Please repeat only the stretch of records running from the first line through the line that contains "mesh.materials.append(shell_material())".

(Rows from a 3D modeling dataset)

....

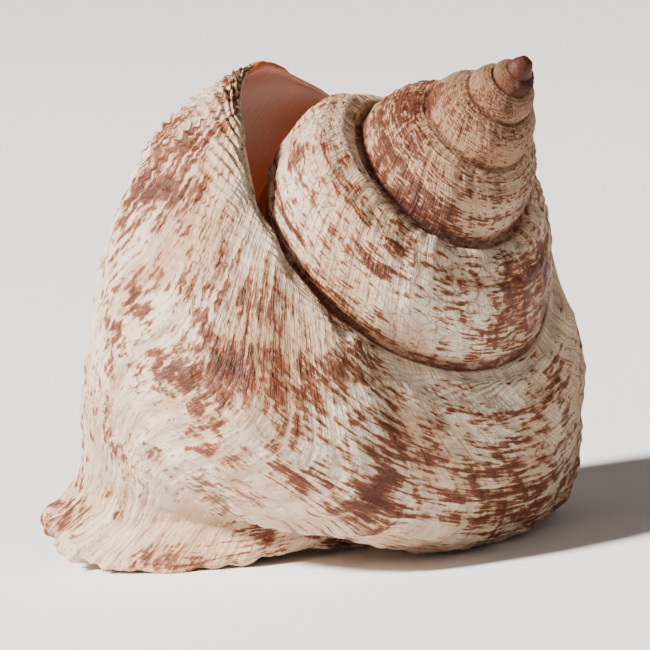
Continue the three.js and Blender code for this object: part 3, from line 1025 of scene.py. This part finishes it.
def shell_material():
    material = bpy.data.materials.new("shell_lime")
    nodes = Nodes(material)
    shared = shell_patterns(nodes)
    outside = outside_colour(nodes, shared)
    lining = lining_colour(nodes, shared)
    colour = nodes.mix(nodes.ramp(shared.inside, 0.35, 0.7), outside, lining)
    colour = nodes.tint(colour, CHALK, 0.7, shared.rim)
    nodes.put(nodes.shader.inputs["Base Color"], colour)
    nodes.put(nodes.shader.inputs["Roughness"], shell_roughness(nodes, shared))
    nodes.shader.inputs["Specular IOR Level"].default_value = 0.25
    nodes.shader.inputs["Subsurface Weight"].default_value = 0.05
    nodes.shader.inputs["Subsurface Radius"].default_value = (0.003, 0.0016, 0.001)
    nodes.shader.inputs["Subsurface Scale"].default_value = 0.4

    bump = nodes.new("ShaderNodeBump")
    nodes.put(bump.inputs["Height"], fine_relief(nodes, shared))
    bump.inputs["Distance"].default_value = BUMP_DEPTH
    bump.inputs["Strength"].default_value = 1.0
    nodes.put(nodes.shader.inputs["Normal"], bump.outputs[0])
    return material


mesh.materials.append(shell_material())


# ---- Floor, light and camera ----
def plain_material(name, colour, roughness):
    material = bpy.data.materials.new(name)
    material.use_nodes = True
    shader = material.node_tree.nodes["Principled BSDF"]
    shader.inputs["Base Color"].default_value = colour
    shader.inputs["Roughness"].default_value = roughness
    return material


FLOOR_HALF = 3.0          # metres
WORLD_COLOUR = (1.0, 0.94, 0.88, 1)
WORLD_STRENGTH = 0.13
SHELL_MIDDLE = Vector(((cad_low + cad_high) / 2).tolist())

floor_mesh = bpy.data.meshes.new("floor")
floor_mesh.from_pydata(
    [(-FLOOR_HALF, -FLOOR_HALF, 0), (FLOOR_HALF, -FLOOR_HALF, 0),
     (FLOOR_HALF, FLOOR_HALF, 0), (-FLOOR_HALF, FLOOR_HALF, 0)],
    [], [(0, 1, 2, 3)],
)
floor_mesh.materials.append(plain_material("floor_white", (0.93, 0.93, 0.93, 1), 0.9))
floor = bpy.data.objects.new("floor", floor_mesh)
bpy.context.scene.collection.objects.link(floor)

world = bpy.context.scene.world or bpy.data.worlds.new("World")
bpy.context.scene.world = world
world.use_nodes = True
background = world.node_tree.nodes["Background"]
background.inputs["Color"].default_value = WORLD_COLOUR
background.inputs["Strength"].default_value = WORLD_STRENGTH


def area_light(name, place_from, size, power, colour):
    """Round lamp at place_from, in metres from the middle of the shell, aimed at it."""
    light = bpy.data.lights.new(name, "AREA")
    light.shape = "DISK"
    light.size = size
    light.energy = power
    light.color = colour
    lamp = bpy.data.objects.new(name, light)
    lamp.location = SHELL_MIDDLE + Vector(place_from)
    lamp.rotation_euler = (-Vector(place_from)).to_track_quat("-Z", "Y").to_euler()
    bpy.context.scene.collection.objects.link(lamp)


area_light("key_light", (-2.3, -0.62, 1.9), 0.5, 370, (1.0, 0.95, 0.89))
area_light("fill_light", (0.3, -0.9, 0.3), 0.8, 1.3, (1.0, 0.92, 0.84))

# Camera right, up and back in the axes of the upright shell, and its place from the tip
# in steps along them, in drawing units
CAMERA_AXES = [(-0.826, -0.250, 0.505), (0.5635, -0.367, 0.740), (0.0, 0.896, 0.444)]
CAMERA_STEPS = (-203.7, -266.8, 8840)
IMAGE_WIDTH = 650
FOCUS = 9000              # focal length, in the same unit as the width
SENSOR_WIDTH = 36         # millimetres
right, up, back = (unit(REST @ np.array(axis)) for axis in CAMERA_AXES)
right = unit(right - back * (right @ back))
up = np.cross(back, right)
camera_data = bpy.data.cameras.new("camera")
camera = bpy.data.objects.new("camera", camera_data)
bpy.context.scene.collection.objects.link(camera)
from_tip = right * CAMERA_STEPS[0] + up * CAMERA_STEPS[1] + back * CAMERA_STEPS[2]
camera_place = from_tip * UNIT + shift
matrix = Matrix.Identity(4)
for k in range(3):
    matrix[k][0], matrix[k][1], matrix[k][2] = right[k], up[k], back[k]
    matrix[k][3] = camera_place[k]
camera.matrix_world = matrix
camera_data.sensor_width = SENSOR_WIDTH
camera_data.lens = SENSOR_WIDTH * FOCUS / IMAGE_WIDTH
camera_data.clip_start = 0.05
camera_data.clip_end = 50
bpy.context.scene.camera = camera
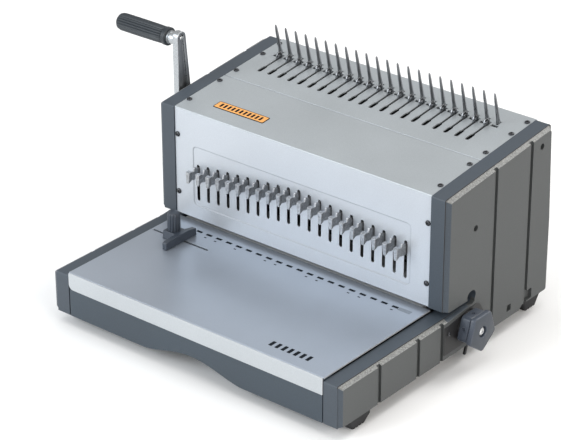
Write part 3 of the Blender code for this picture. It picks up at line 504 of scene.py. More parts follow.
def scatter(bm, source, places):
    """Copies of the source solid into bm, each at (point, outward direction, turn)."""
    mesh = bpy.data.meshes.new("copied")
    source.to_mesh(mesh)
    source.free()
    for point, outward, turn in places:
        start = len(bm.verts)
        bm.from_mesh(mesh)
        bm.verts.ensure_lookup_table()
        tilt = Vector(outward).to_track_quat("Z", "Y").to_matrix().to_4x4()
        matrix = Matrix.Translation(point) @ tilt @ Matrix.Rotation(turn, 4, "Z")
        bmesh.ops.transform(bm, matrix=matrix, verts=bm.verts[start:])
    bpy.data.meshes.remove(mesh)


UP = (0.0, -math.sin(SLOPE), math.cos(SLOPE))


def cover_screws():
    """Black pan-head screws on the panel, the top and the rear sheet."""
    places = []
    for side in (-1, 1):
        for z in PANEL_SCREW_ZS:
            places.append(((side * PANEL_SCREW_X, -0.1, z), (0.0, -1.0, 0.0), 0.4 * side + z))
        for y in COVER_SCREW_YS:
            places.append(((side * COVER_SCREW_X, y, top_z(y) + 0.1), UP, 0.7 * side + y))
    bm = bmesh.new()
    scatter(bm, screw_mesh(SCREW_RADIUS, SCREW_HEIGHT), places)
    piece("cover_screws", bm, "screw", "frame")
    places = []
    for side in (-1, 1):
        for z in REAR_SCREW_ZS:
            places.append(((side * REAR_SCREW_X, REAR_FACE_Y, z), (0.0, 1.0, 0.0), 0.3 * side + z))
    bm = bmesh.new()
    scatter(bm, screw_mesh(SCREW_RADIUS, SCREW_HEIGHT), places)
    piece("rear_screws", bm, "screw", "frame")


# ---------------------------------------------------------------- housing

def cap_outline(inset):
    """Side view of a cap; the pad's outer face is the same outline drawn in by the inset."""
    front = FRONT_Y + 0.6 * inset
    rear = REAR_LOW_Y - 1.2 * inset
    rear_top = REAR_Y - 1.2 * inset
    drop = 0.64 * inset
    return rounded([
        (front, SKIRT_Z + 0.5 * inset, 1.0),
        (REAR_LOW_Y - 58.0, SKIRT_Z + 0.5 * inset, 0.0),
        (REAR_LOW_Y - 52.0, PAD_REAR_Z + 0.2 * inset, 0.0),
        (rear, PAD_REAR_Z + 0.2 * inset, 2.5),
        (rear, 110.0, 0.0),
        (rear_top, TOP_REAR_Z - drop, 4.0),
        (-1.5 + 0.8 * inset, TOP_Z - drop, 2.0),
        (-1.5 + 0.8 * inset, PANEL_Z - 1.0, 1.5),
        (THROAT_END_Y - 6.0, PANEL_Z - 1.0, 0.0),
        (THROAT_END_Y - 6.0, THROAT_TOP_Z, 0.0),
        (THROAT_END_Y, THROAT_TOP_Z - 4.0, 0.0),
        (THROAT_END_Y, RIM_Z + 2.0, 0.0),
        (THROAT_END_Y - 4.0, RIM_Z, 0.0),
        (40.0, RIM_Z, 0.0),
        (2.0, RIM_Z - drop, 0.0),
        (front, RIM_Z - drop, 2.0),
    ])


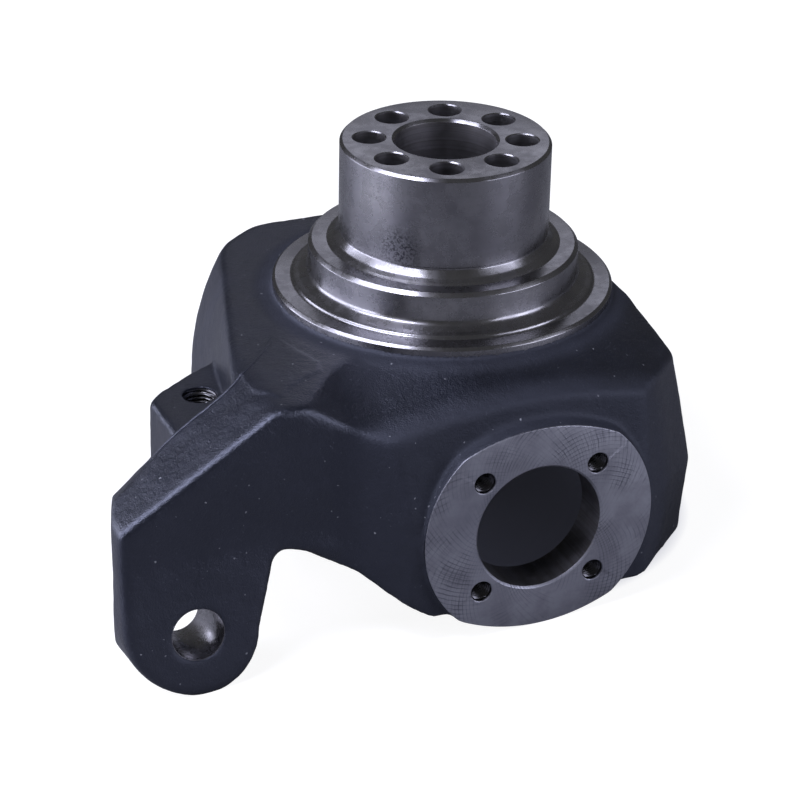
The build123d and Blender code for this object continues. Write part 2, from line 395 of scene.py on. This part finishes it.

....

WRITTEN RESPONSE ▸
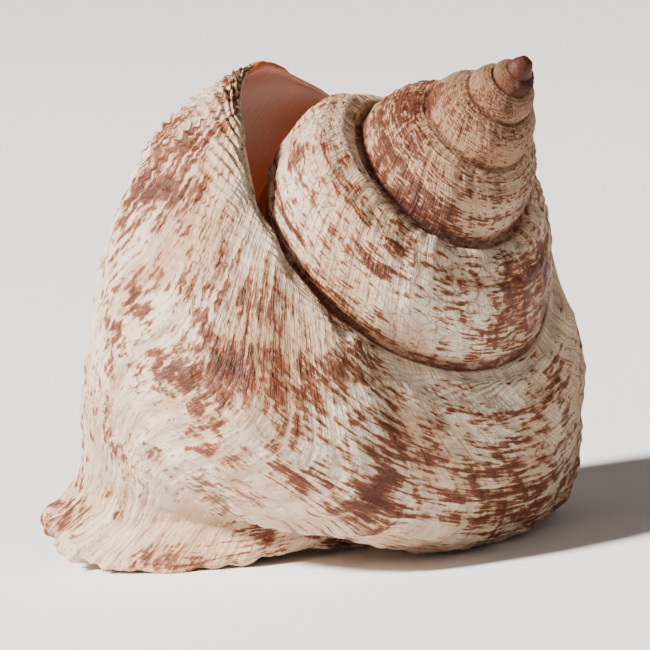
Continue the three.js and Blender code for this object: part 3, from line 1025 of scene.py. This part finishes it.
def shell_material():
    material = bpy.data.materials.new("shell_lime")
    nodes = Nodes(material)
    shared = shell_patterns(nodes)
    outside = outside_colour(nodes, shared)
    lining = lining_colour(nodes, shared)
    colour = nodes.mix(nodes.ramp(shared.inside, 0.35, 0.7), outside, lining)
    colour = nodes.tint(colour, CHALK, 0.7, shared.rim)
    nodes.put(nodes.shader.inputs["Base Color"], colour)
    nodes.put(nodes.shader.inputs["Roughness"], shell_roughness(nodes, shared))
    nodes.shader.inputs["Specular IOR Level"].default_value = 0.25
    nodes.shader.inputs["Subsurface Weight"].default_value = 0.05
    nodes.shader.inputs["Subsurface Radius"].default_value = (0.003, 0.0016, 0.001)
    nodes.shader.inputs["Subsurface Scale"].default_value = 0.4

    bump = nodes.new("ShaderNodeBump")
    nodes.put(bump.inputs["Height"], fine_relief(nodes, shared))
    bump.inputs["Distance"].default_value = BUMP_DEPTH
    bump.inputs["Strength"].default_value = 1.0
    nodes.put(nodes.shader.inputs["Normal"], bump.outputs[0])
    return material


mesh.materials.append(shell_material())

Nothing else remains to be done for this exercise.